Should You Raise Your Prices in 2026? The Contractor's Pricing Blueprint
Your labor costs went up 12% last year. Materials are 8% more expensive. But you're still charging the same rates you did in 2023. Your margins are shrinking, and you're working harder for less profit.
You need to raise prices. But you're terrified you'll lose customers. Here's exactly how to do it without tanking your business.
The Hard Truth About Price Sensitivity
You think customers are more price-sensitive than they actually are.
Research shows contractors lose only 5–10% of customers from a 10% price increase. But 90% stay. And most of those who stay are your best customers—the ones who value quality over cheap.

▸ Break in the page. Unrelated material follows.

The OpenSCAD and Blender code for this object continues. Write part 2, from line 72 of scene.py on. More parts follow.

The customers you lose? They were the tire kickers who were never profitable anyway.
The Real Calculation: When To Raise Prices
If your margins have shrunk by 5%+ due to cost inflation, raise prices now.

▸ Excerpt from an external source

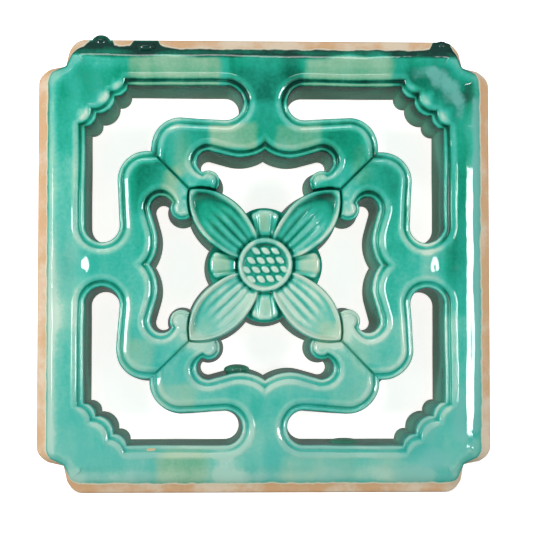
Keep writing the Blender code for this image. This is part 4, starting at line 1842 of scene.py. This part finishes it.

Example: Last year you charged $5,000 for a furnace install with 40% margin = $2,000 profit. This year the same job costs $500 more in labor and materials = $1,500 profit. You've lost 25% of your profit on the same work.
Raise your price by 10% (to $5,500). New margin: $2,000 profit. Back to normal. Customers lose nothing real—they just pay what the work is actually worth.

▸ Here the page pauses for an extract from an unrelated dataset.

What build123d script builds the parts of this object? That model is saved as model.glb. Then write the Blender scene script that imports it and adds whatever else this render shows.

How To Raise Prices (Without Losing Customers)
Step 1: Segment Your Pricing
Don't blanket raise all prices 10%. Instead:
- Raise service/emergency rates 15% (customers expect emergency pricing to be higher)
- Raise install rates 8–10% (customers understand material costs rose)
- Keep maintenance rates flat (builds loyalty)
Spread the increase across service types and customers feel it less.
Step 2: Communicate the Value, Not the Price
Don't say "prices are going up." Say: "We've upgraded our service with faster response times and guaranteed same-day fixes. New pricing reflects that commitment."
Price increases hurt. Value increases feel fair.
Step 3: Give Existing Customers a Grandfather Period
Text your top 20 customers: "Thank you for your loyalty. Your current pricing is locked in for the next year." (Then raise prices for everyone else.)
You keep your best customers. They feel special. New customers pay market rate.
Step 4: Test The Market First
Don't raise prices on all estimates immediately. Test with 20% of new leads for 2 weeks. Track closing rates. If you close 60%+ of new jobs at the higher price, you're safe. Roll out to everyone.
Red Flags You're Raising Too Much
- Closing rate drops below 40%
- You're losing 3+ customers/week to price objections
- Complaints about pricing increase by 50%
If any of these happen, back off by 2–3% and hold steady for 6 months before trying again.
Bottom Line
Raising prices 8–12% is healthy if your costs went up. You're protecting your profit margins, not gouging customers. Your best customers will stay. Your worst customers will leave (good). Your business becomes more profitable.
Don't be afraid. Do it thoughtfully, and your 2026 revenue and profit will both be significantly higher.